Specifically, Trigg wants to serve west Louisville because it’s an untapped and underserved food market, a perfect candidate to partner with local farmers. Last year, he was accomplishing that goal by working with a local farmers market at Victory Park. The business relationship deteriorated, however, leaving Trigg Enterprises, a business he started with his four brothers, holding pounds of produce, which he later sold to Glasgow’s housing authority and public schools.

In response to last year’s fumbles, Trigg created a subsidiary company, Farmers2City Connection, to handle the distribution, and now he’s prepared to produce and sell the food himself.

But after taking on additional financial risks, this growing season may be his last attempt to feed Kentucky’s largest city if things do not go as planned.

“I’m putting my hope in this,” Trigg says. “My brothers will run me out of the state of Kentucky if we end up this year like we did last.”

It’s a dream he discussed this past weekend in Louisville, alongside a panel of other advocates dedicated to bringing healthy food to Louisville’s food deserts, called such due to a lack of healthy food and limited transportation for residents to get to and from groceries.

The panel discussion was part of the city’s first annual food summit, sponsored by the Community Farm Alliance in an effort to connect small farmers and urban consumers through the locavore movement. 

“It’s hard for local farmers to get their food into the city,” says Josh Jennings, a community outreach coordinator with the Center for Health Equity. “What’s necessary in Louisville is building new partnerships and increasing the momentum to get local farmers more exposure.”

Metro government has made significant strides in improving the access people have to nutritionally adequate and safe foods in their communities.

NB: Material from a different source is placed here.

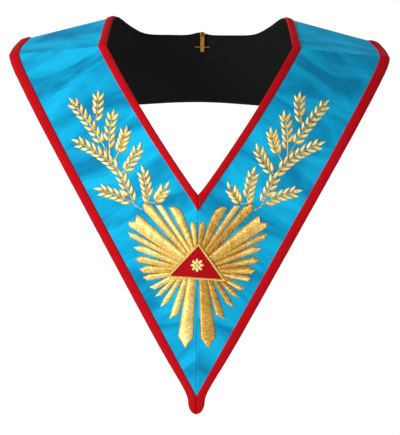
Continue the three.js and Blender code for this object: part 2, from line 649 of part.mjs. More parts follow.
// The gold cord round the field, a six-sided loop that lies on the band.
function cordGeometry() {
  const section = [[0.1, 0], [0.9, 0], [1, 0.5], [0.8, 1], [0.2, 1], [0, 0.5]];
  const foldX = -TRIANGLE_BASE_X;
  const path = [[-FIELD_HALF_BASE, 0], [foldX, 0], [FIELD_HALF_BASE, 0], [0, FIELD_HEIGHT]];
  const bottom = 2 * GAP + BAND_HEIGHT;
  const positions = [];
  const index = [];
  path.forEach(([x, z]) => section.forEach(([across, up]) => {
    const [px, pz] = trianglePoint(x, z, across * CORD_WIDTH);
    positions.push(...drapeLeg(px, pz, bottom + up * CORD_HEIGHT).toArray());
  }));
  const sides = section.length;
  path.forEach((_, i) => section.forEach((__, j) => {
    const a = i * sides + j;
    const b = i * sides + ((j + 1) % sides);
    const c = ((i + 1) % path.length) * sides + ((j + 1) % sides);
    const d = ((i + 1) % path.length) * sides + j;
    index.push(a, b, c, a, c, d);
  }));
  return finishGeometry(positions, index);
}

// A plain rosette in the middle of the field: a ring of pointed petals round a raised centre.
function rosetteGeometry() {
  const outline = [];
  for (let i = 0; i < 2 * ROSETTE_PETALS; i += 1) {
    const angle = (i * Math.PI) / ROSETTE_PETALS;
    const radius = ROSETTE_RADIUS * (i % 2 ? 0.55 : 1);
    const [x, z] = trianglePoint(0, innerRadius, 0);
    outline.push([x + radius * Math.sin(angle), z + radius * Math.cos(angle)]);
  }
  const centre = trianglePoint(0, innerRadius, 0);
  const joins = outline.map(() => 0);
  const flat = crownedSolid(outline, [centre], joins, ROSETTE_HEIGHT / 2, ROSETTE_HEIGHT);
  return layOnField(flat);
}

function layOnField(solid) {
  const mesh = solid.getMesh();
  const positions = [];
  for (let i = 0; i < mesh.vertProperties.length; i += mesh.numProp) {
    const [x, z, height] = mesh.vertProperties.slice(i, i + 3);
    positions.push(...drapeLeg(x, z, 2 * GAP + FIELD_THICKNESS + height).toArray());
  }
  return finishGeometry(positions, [...mesh.triVerts]);
}

// The hook folded over the neck edge at the centre back, and the cross bar soldered behind its inside leg. It is
// made flat, with x across, y down the ribbon from the neck edge and z off its face, and then set in place.
function hookGeometry() {
  const barHeight = LINING[0] - BAR_GAP - BAR_RADIUS;
  const inside = barHeight - BAR_RADIUS / 2;
  const outside = TAPE[1] + GAP;
  const top = -GAP;
  const profile = [
    [HOOK_INSIDE_LENGTH, inside - HOOK_THICKNESS],
    [top - HOOK_THICKNESS, inside - HOOK_THICKNESS],
    [top - HOOK_THICKNESS, outside + HOOK_THICKNESS],
    [HOOK_OUTSIDE_LENGTH, outside + HOOK_THICKNESS],
    [HOOK_OUTSIDE_LENGTH, outside],
    [top, outside],
    [top, inside],
    [HOOK_INSIDE_LENGTH, inside],
  ];
  const strip = plate(profile, -HOOK_WIDTH / 2, HOOK_WIDTH / 2);
  const bar = new THREE.CylinderGeometry(BAR_RADIUS, BAR_RADIUS, BAR_LENGTH, 8);
  bar.rotateX(Math.PI / 2);
  bar.translate(BAR_DROP, barHeight, 0);
  bar.deleteAttribute('normal');
  bar.deleteAttribute('uv');
  const round = mergeVertices(bar, 1e-4);
  const solid = strip.add(solidFrom([...round.attributes.position.array], [...round.index.array]));
  const down = edgeCurve.getPoint(0.5).sub(neckCurve.getPoint(0.5)).normalize();
  const across = new THREE.Vector3(1, 0, 0);
  const off = across.clone().cross(down);
  const start = neckCurve.getPoint(0.5);
  const mesh = solid.getMesh();
  const positions = [];
  for (let i = 0; i < mesh.vertProperties.length; i += mesh.numProp) {
    const [along, height, sideways] = mesh.vertProperties.slice(i, i + 3);
    const point = start.clone()
      .addScaledVector(down, along)
      .addScaledVector(off, height)
      .addScaledVector(across, HOOK_ASIDE + sideways);
    positions.push(...point.toArray());
  }
  return finishGeometry(positions, [...mesh.triVerts]);
}

const collar = new THREE.Group();

function addPart(name, geometry, finish) {
  const mesh = new THREE.Mesh(geometry, new THREE.MeshStandardMaterial(COLOURS[finish]));
  mesh.name = name;
  collar.add(mesh);
}

// Ribbon, lining and tapes
for (const [name, side] of [['left', -1], ['right', 1]]) {
  addPart(`panel_front_${name}`, legStrip(side, nose, CLOTH_COLUMNS, neckX, edgeX, PANEL), 'ribbon');
  addPart(`lining_front_${name}`, legStrip(side, nose, CLOTH_COLUMNS, neckX, edgeX, LINING), 'lining');
  addPart(`border_inner_front_${name}`, legStrip(side, neckTapeBottom, 1, neckX, neckTapeLine, TAPE), 'tape');
  addPart(`border_outer_front_${name}`, legStrip(side, nose, 1, edgeTapeLine, edgeX, TAPE), 'tape');
}
const neckSide = () => 0;
const edgeSide = () => 1;
const neckTape = (row) => tapeShare(row, neckCurve, NECK_TAPE_WIDTH);
const edgeTape = (row) => 1 - tapeShare(row, edgeCurve, EDGE_TAPE_WIDTH);
addPart('panel_back', shoulderStrip(CLOTH_COLUMNS, neckSide, edgeSide, PANEL), 'ribbon');
addPart('lining_back', shoulderStrip(CLOTH_COLUMNS, neckSide, edgeSide, LINING), 'lining');
addPart('border_inner_back', shoulderStrip(1, neckSide, neckTape, TAPE), 'tape');
addPart('border_outer_back', shoulderStrip(1, edgeTape, edgeSide, TAPE), 'tape');

// Embroidery
for (const [name, side] of [['left', -1], ['right', 1]]) {
  addPart(`rays_${name}`, layOn(side, raysSolid(side)), 'gold_thread');
  addPart(`spray_${name}`, layOn(side, foliageSolid(SPRAY_BRANCHES, SPRAY_TRUNK)), 'gold_thread');
  addPart(`sprig_${name}`, layOn(side, foliageSolid(SPRIG_BRANCHES, SPRIG_TRUNK)), 'gold_thread');
}
addPart('triangle_field', fieldGeometry(), 'red_field');
addPart('triangle_cord', cordGeometry(), 'gold_thread');
addPart('triangle_rosette', rosetteGeometry(), 'gold_thread');

// Metal
addPart('neck_hook', hookGeometry(), 'gilt_metal');

export default collar;
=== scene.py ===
"""Dresses the frame of a regalia collar: moire ribbon, red binding, black lining and gold embroidery.

The collar keeps its worn form. Shapes are worked out in millimetres in the frame of the solids (+Z up, the
front faces -Y, the origin in the middle of the neck) and turned to metres when a mesh is made. "The front
view" is the plane of x and z: a flat point of it is draped over the chest by Worn.leg.
"""

from __future__ import annotations

import logging
import math
from dataclasses import dataclass, field
from enum import Enum

import bmesh
import bpy
import numpy as np
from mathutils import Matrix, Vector

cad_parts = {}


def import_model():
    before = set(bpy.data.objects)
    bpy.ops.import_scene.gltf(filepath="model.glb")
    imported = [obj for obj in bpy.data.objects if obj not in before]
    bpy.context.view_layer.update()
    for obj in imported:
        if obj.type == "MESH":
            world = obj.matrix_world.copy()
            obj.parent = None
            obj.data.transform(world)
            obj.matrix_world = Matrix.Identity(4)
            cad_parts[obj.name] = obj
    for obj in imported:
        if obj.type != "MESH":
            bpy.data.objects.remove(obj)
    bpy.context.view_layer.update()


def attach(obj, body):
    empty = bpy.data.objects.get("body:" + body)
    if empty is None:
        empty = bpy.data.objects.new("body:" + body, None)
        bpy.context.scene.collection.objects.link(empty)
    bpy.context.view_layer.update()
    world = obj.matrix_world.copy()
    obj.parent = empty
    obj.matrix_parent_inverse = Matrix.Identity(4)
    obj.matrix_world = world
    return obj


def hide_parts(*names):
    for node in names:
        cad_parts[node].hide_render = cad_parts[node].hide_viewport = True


LOG = logging.getLogger("collar")
MM = 0.001

# Worn form


@dataclass(frozen=True)
class Cut:
    """Sizes that the collar is cut and draped to, in millimetres."""

    ribbon_width: float = 104.0
    front_to_ridge: float = 100.0
    vee_drop: float = 192.0
    tip_drop: float = 410.0
    seam_drop: float = 36.0
    seam_fall: float = 8.2
    seam_neck_x: float = 96.5
    seam_edge_x: float = 201.2
    corner_rounding: float = 2.8
    corner_reach: float = 7.0
    neck_half_width: float = 91.0
    neck_back: float = 72.0
    neck_bow: float = 3.6
    vee_rounding: float = 2.0
    nose_half_width: float = 8.0
    nose_height: float = 13.0
    nose_pinch: float = 2.2
    ribbon_thickness: float = 1.2
    lining_gap: float = 0.3
    lining_thickness: float = 1.0
    neck_tape: float = 7.5
    edge_tape: float = 9.5
    tape_height: float = 1.2

    @property
    def neck_slope(self) -> float:
        """Run over rise of a leg's neck edge in the front view."""
        return self.seam_neck_x / (self.vee_drop - self.seam_drop)

    @property
    def edge_slope(self) -> float:
        """Run over rise of a leg's outer edge in the front view."""
        return self.seam_edge_x / (self.tip_drop - self.seam_drop - self.seam_fall)

    @property
    def corner_x(self) -> float:
        """Where the seam meets the outer edge, at the rounded corner of the shoulder."""
        return self.seam_edge_x - self.corner_rounding

    @property
    def nose_bottom(self) -> float:
        """Height of the lowest point of the rounded nose."""
        return self.nose_half_width / self.edge_slope - self.tip_drop - self.nose_height

    @property
    def lining_top(self) -> float:
        """Height of the lining's outer face below the ribbon's face, as a negative number."""
        return -self.ribbon_thickness - self.lining_gap


# How a leg leaves the plane of the chest: share of the height from the V to the seam, share of the depth to
# the shoulder tops at the neck edge, and how fast the leg falls back outward from there.
LEG_DRAPE = np.array([
    (0.0, 0.0, 0.08),
    (0.2, 0.012, 0.09),
    (0.4, 0.045, 0.12),
    (0.6, 0.125, 0.18),
    (0.8, 0.275, 0.235),
    (1.0, 0.5, 0.267),
])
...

In January, the health department launched the “Healthy in a Hurry” initiative, partnering with two local corner grocers to help bring fresh foods to low-income neighborhoods. Now, Jennings says the city is looking to connect local farmers like Trigg to the initiative.

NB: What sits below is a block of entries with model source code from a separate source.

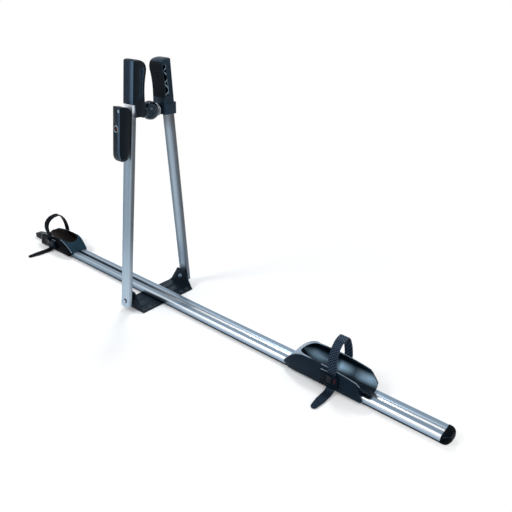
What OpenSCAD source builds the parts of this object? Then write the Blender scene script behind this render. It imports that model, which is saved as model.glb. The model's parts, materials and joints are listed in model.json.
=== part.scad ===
// Roof mounted bike carrier: an aluminium rail on a steel foot bracket, two sliding
// wheel cradles with ratchet straps, and a folding frame whose jaws grip the down tube.
// Millimetres. X runs along the rail to its rear end, Z is up, and the origin is the
// centre of the foot bracket's underside, on the roof bar.

/* [Foot bracket] */
// Length of the bracket along the rail
bracket_x = 90; // [88:1:100]
// Width of the bracket over the outer faces of its ears
bracket_y = 184; // [180:1:192]
// Thickness of the bracket's steel sheet
sheet_t = 3; // [2.5:0.1:3.5]
// Outer radius of the bend between plate and ear
bend_r = 4; // [3.6:0.1:6]
// Height of the ears over the roof bar
ear_h = 52; // [48:1:56]
// Width of the ears at their top
ear_top_w = 33; // [28:1:38]
// Radius of the ears' top corners
ear_corner_r = 5; // [3:0.5:8]
// Height of the fold pivot over the roof bar
pivot_z = 30; // [28:0.5:33]
// Radius of the pivot bolts
pivot_bolt_r = 4; // [3:0.5:5]
// Radius of the holes for the roof bar's bolts
bar_hole_r = 3.3; // [2.5:0.1:3.6]
// Half of the distance along the rail between the corner holes
bar_hole_x = 33; // [31:0.5:36]
// Distance from the middle to the outer row of holes
outer_hole_y = 80; // [77:0.5:81]
// Distance from the middle to the inner row of holes
inner_hole_y = 58; // [54:0.5:62]
// Height of the ribs pressed into the plate
rib_h = 1.4; // [0.8:0.1:1.8]
// Width of the ribs pressed into the plate
rib_w = 8; // [6:0.5:10]
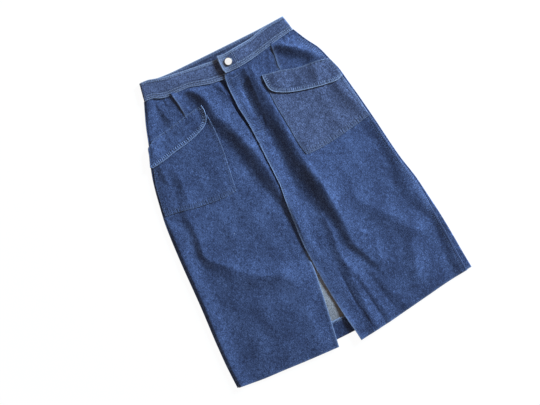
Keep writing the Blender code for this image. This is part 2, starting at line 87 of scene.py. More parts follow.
window = bpy.data.lights.new("window", "AREA")
window.shape = "RECTANGLE"
window.size, window.size_y = WINDOW_SIZE
window.energy = WINDOW_POWER
window.color = WINDOW_COLOUR
window_object = bpy.data.objects.new("window", window)
towards = Vector((WINDOW_ACROSS, WINDOW_UP, 0)).normalized() * math.cos(WINDOW_ELEVATION)
towards.z = math.sin(WINDOW_ELEVATION)
window_object.location = towards * WINDOW_DISTANCE
window_object.rotation_euler = towards.to_track_quat("Z", "Y").to_euler()
bpy.context.collection.objects.link(window_object)

room = bpy.data.worlds.new("room")
bpy.context.scene.world = room
room.use_nodes = True
room_nodes = room.node_tree.nodes
room_links = room.node_tree.links
room_fill = room_nodes["Background"]
set_inputs(room_fill, {"Color": ROOM_COLOUR, "Strength": ROOM_STRENGTH})
room_wall = room_nodes.new("ShaderNodeBackground")
set_inputs(room_wall, {"Color": WALL_COLOUR, "Strength": WALL_STRENGTH})
room_path = room_nodes.new("ShaderNodeLightPath")
room_mix = room_nodes.new("ShaderNodeMixShader")
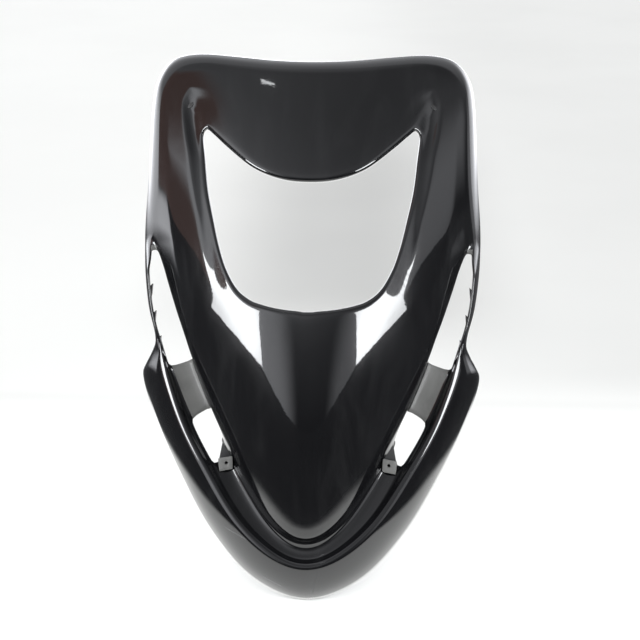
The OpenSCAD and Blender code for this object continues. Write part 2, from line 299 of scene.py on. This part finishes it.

And just last week, the city submitted a grant application to the Kentucky Agriculture Development Fund. If the $120,000 grant is approved, Metro will create a two-year, full-time position in the economic development department dedicated to connecting Kentucky farmers to the Louisville market, which according to the Regional Farmers Market Feasibility Study is a hefty $3 billion consumer industry.

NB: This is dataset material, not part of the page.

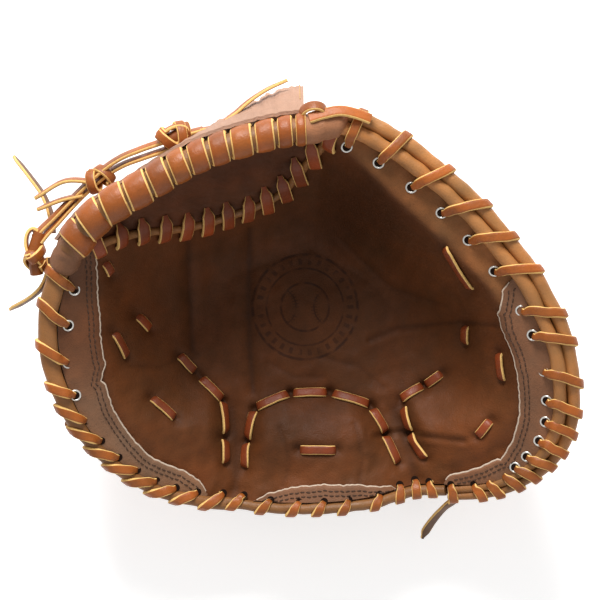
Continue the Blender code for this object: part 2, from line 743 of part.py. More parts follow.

Metro government paid a consulting firm $150,000 to conduct the feasibility study, aimed at developing strategies for the city’s food economy.

“The study helped us map the regional food system and how to connect the supply and demand,” says Susan Hamilton, assistant director for Metro economic development. “We have to determine what percentage of that could be local foods for farmers and producers growing products for restaurants, farmers markets and community kitchens.”

Besides trying to find a niche in the Louisville market, Trigg, who has been farming for 28 years, wants to organize other African-American farmers and help them deliver produce to Kentucky’s urban centers. To do so, he’s been working closely with nonprofits and public universities, such as the University of Louisville’s Muhammad Ali Institute for Peace and Justice and Kentucky State University’s Land Grant program.

Kentucky State’s Small Farm Program provides one-on-one educational assistance to limited-resource farmers statewide. The university’s program provides grants to teach local farmers management skills, new enterprise development and sustainable production practices.

Dr. Marion Simon, a specialist with the program, says it’s important that local farmers are able to sell in metropolitan areas.

“The food is fresher and it tastes better,” she says. “You’ll have more consumption of quality foods if it’s locally grown. With today’s myriad of health problems like obesity, fresh food coming into the large urban areas has a definite advantage for our health.”

About 97 percent of Kentucky’s 82,300 farms are small, part-time operations. There are 5,000 farmers in the small farm program who are eager to get their produce into urban areas, but who face logistical and legal obstacles.

“They have to travel a distance to reach something like a farmers market,” Simon says. “And there are also some restrictions as far as legal requirements for being able to sell. For instance, food safety for meat products or canned jelly.”

These are among the many hurdles Trigg has faced in his efforts to ship his products to Louisville. Other small farmers are scared by the financial risk, he says, and any assistance from local government or public universities will help.

Part of the problem, according to Trigg, is the fact that farmers markets don’t allow low-income consumers to use vouchers or food stamps.

Also, vendors and consumers aren’t used to planning ahead of the growing season, which makes establishing a consistent pipeline more difficult.

Standing on the hilltop overlooking his cattle farm, Trigg bellows out a loud moo to attract the herd. Climbing over a barbed-wire fence, he finds the cattle huddled in a corner of the field.

Caressing their sleek, black fur, Trigg talks about how few African-American farmers are left operating in the state; the Glasgow native says agriculture is becoming a lost art. In 2007, the U.S. Department of Agriculture reported there are 668 black farmers operating in Kentucky, compared to 121,000 white farmers.

Many of the farms in Glasgow were once black-owned, but after a generation moved to the cities for better opportunities, the neglected land was seized. Part of the reason Trigg now wants so desperately to funnel fresh produce into west Louisville is to reconnect with those who moved to the city.

For this growing season, Trigg has hooked up with the California Neighborhood Farmers Market. The advocates behind this undertaking say they’re not interested in turning an immediate profit, instead focusing on providing residents with affordable items.

Walking back to his pickup truck, Trigg explains that his workday does not end when the sun sets. Rather, he’ll spend the evening sending e-mails and making phone calls about his vision.

“I want to help other black farmers learn the trade. My goal is to help black farmers help feed black people,” he says. “If it turns out profitable or economically sustainable, then maybe others will get involved.”